If you hate this country so much then go find another one to live in!

In 1948 James Baldwin accepted that invitation and left his New York City home for Paris, in large part because he’d grown weary of the treatment to which he was routinely subjected in stores, at lunch counters, and everywhere else.  He eventually returned to America, and spent the next forty years working and writing while splitting time between opposite sides of the Atlantic. He eventually died as one of this country’s foremost novelists, essayists, critics, and political activists.  I fall back on James Baldwin’s words far more frequently than perhaps I should. Given his life experience, however, I could not resist the urge to return to his words once again.
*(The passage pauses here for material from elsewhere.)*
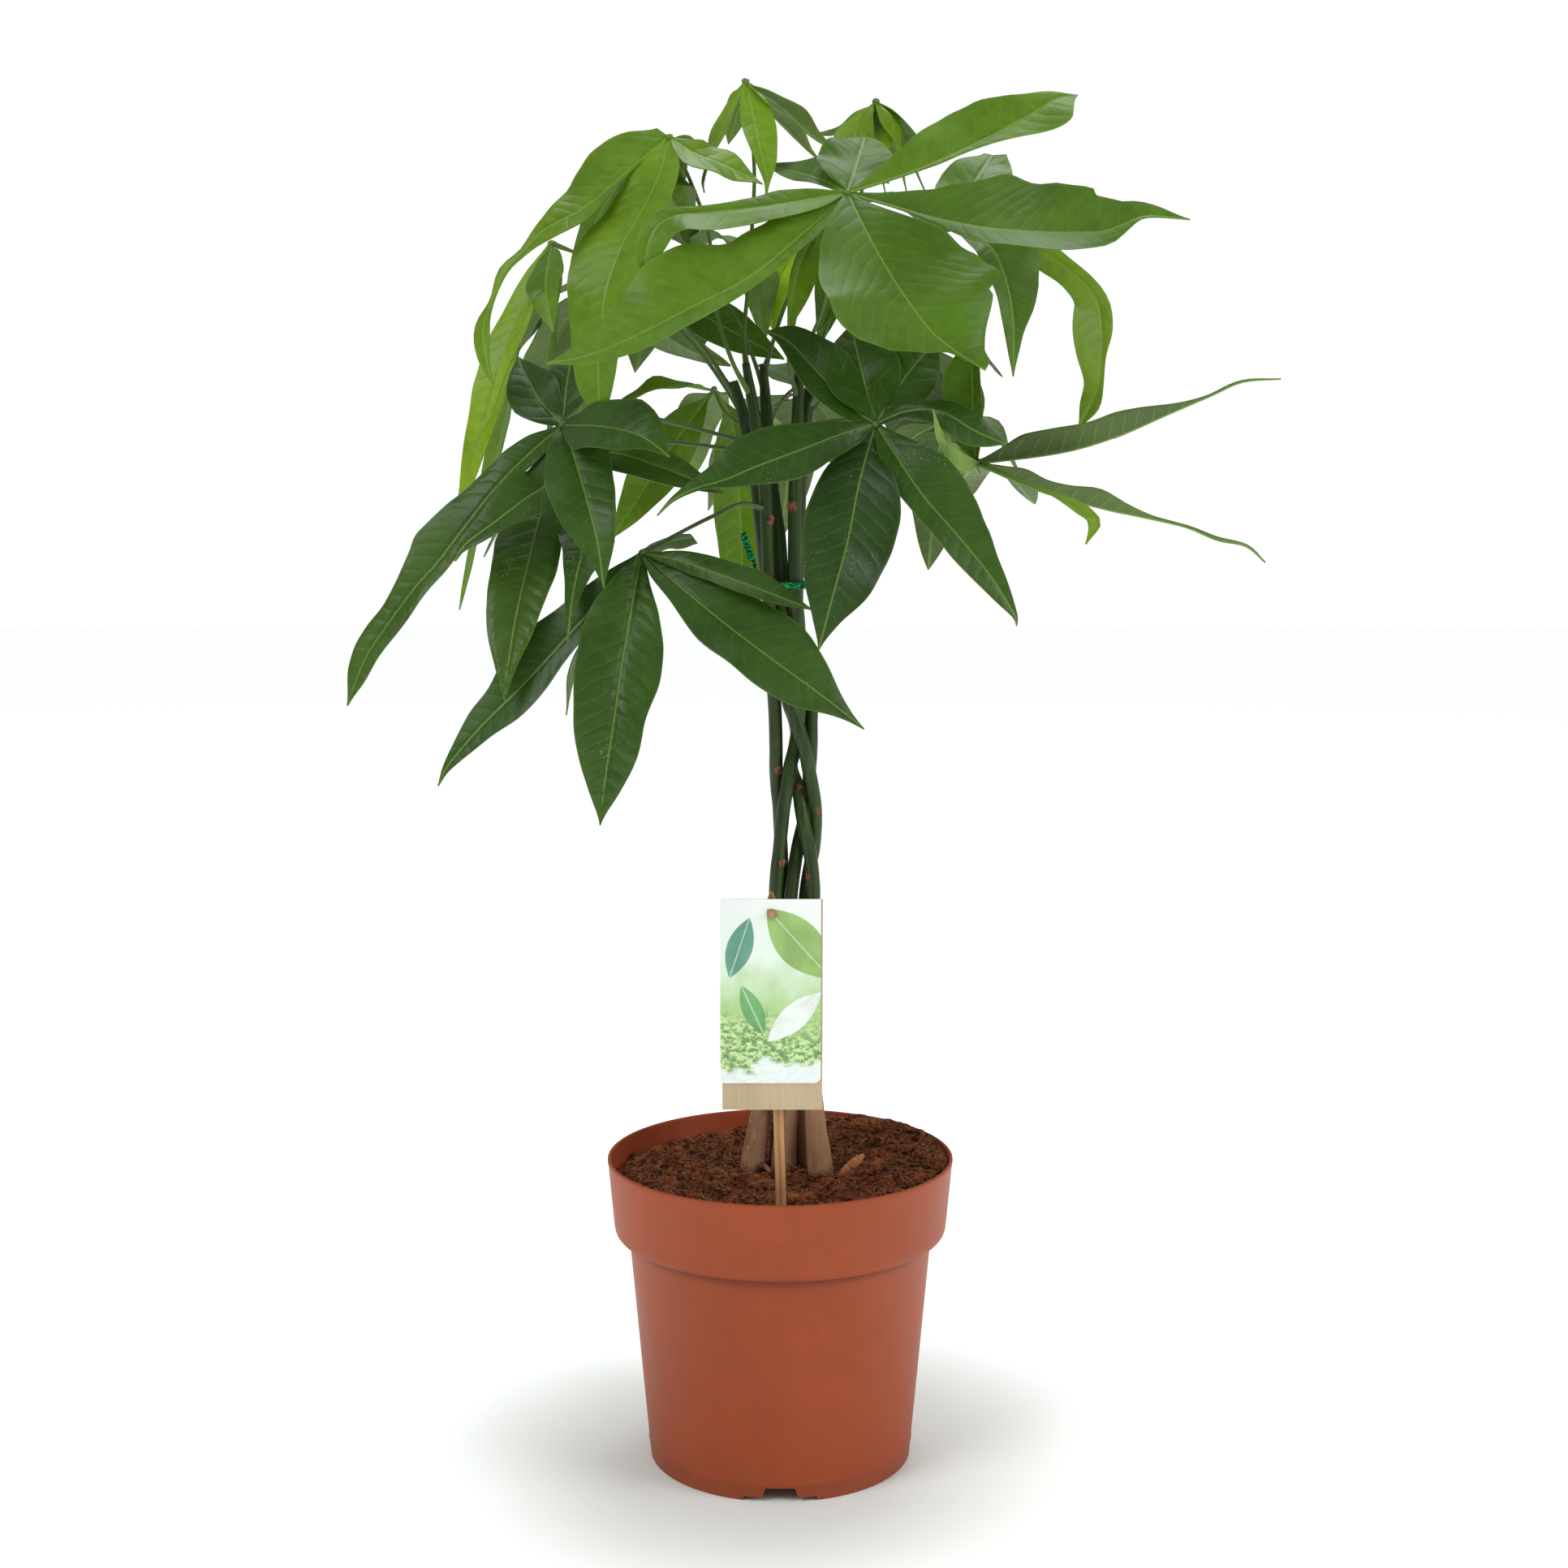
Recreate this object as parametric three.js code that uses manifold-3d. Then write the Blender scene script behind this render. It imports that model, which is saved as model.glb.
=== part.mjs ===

In 1955, Baldwin wrote the following in his Notes of a Native Son:

I love America more than any other country in this world, and, exactly for this reason, I insist on the right to criticize her perpetually

This sentiment is somewhat universally instructive. To love something is to constantly work to improve and strengthen its foundation; to work tirelessly to avoid allowing that love to fall into disrepair or irrelevance.  Love of country is no different. Patriotism requires constructive criticism, self-reflection, and introspection. If I am unwilling to question my understanding of my country’s history, grapple with its faults, and empathize with its people then mine is a fragile, shallow patriotism, without foundation.  Love requires reckoning with the whole; not merely the parts I find superficially appealing. If I lack the willingness to recognize faults and work through differences, then mine is not a love of country but rather an infatuation.